Obwohl der Papst seinen Griechenlandbesuch als Gast des Staatspräsidenten Stephanopoulos und der Regierung Simitis absolviert, gilt die größte Aufmerksamkeit dem gespannten Verhältnis zwischen der katholischen und der orthodoxen griechischen Kirche. 97 Prozent aller Griechinnen und Griechen gehören der orthodoxen Kirche an, aber nur 6 Prozent von ihnen gehen regelmäßig in die Kirche. Insofern repräsentieren die anti-papistischen Stimmen die kirchentreuen Kreise, die im politischen Spektrum traditionell den äußersten rechten Flügel besetzen. Nicht nur die Äbte der orthodoxen Klöster, sondern auch der Verband der griechischen Popen haben sich gegen den Papstbesuch verwahrt. Ihr Hauptargument: Der Vatikan habe sich noch immer nicht für die Untaten entschuldigt, die katholische Kreuzritter im Jahre 1204 (zwölfhundertundvier) mit dem Segen des römischen Papstes in Konstantinopel begangen haben.

Die Regierung in Athen jedoch kann nicht den Eindruck entstehen lassen, dass Griechenland das einzige EU-Land ist, in dem der Papst nicht willkommen ist. Sie hat deshalb alles getan, um zu verhindern, dass die orthodoxen Fundamentalisten in die Nähe des Pontifex gelangen. In Athen sind heute 4.500 Polizeikräfte im Einsatz.
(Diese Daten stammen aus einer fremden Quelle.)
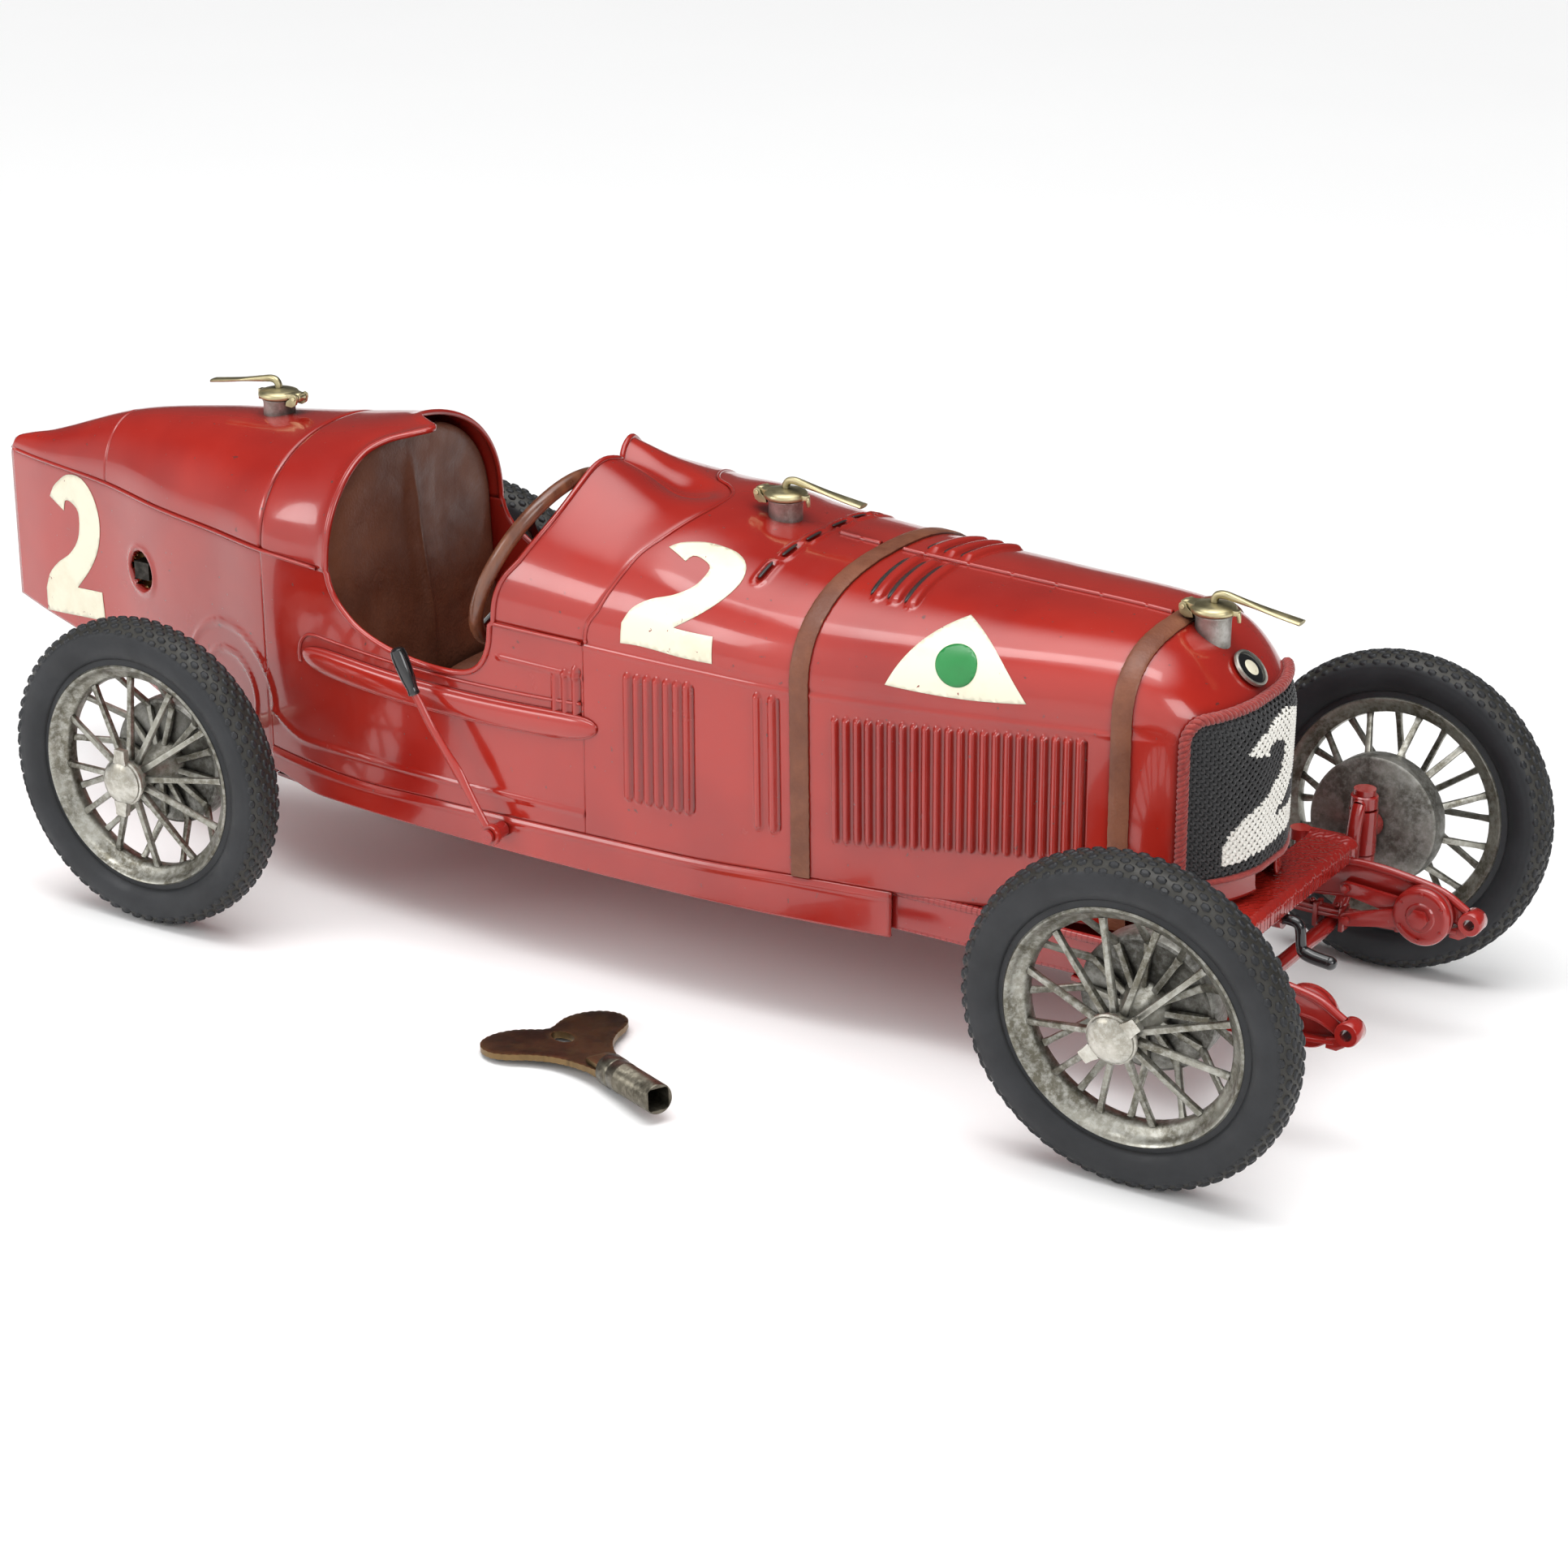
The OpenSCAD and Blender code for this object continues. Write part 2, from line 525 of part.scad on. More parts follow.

In einer schwierigen Lage befindet sich die Führung der orthodoxen Kirche. Erzbischof Christodoulos (der Name bedeutet „Gottesknecht“) hat zwar hinter den Kulissen alles getan, um den Papstbesuch zu verhindern. Aber er kann das Oberhaupt der katholischen Kirche, das immerhin einen „ökumenischen Dialog“ mit dem Patriarchen von Istanbul als ranghöchstem Repräsentanten der Orthodoxie betreibt, nicht frontal vor den Kopf stoßen. So wird es zu mindestens einer Begegnung zwischen Johannes Paul II. und Christodoulos kommen. Aber der Gottesknecht hat seinen Bischöfen und Popen in die Hand versprochen, dass es auf keinen Fall zu einem gemeinsamen Gebet kommen wird. Um jeder Versuchung zu widerstehen, hat der Erzbischof denn auch eine Einladung zum Essen abgelehnt, bei dem der Papst ihn womöglich mit einem Tischgebet hereingelegt hätte. Christodoulos setzt ohnehin andere Prioritäten. Er versteht sich zugleich – und nicht nur nebenamtlich – als „Führer der Nation“. Entsprechend will er mit dem Papst so politische Themen wie die Osterweiterung der EU erörtern. Die griechische Regierung wird es mit Misstrauen beobachten. Sie versucht seit zwei Jahren, die Trennung von Staat und orthodoxer Kirche voranzutreiben. Dem tritt der populistische Erzbischof mit dem Slogan der Identität von „Griechenland und Orthodoxie“ entgegen. Entgegen dieser Anmaßung will die Regierung die Diskriminierung der religiösen Minderheiten beenden, die direkt aus der privilegierten Stellung der orthodoxen Kirche resultieren. Im öffentlichen Dienst können griechische Bürger nichtorthodoxen Glaubens nach wie vor nur begrenzt Karriere machen. Und noch vor wenigen Jahren hatte der griechische Geheimdienst in seiner Kartei der „unzuverlässigen“ Minderheiten auch die etwa 50.000 griechischen Katholiken erfasst. Bis heute ist dagegen die Rechtsbestimmung in Kraft, dass der Bau einer katholischen Kirche oder einer Moschee der Zustimmung des örtlichen orthodoxen Bischofs bedarf. Über solche byzantinischen Probleme müssten bei einem katholisch-orthodoxen Dialog auf griechischem Boden eigentlich zur Sprache kommen. Aber dafür müsste wohl erst einmal das Problem von 1204 gelöst werden.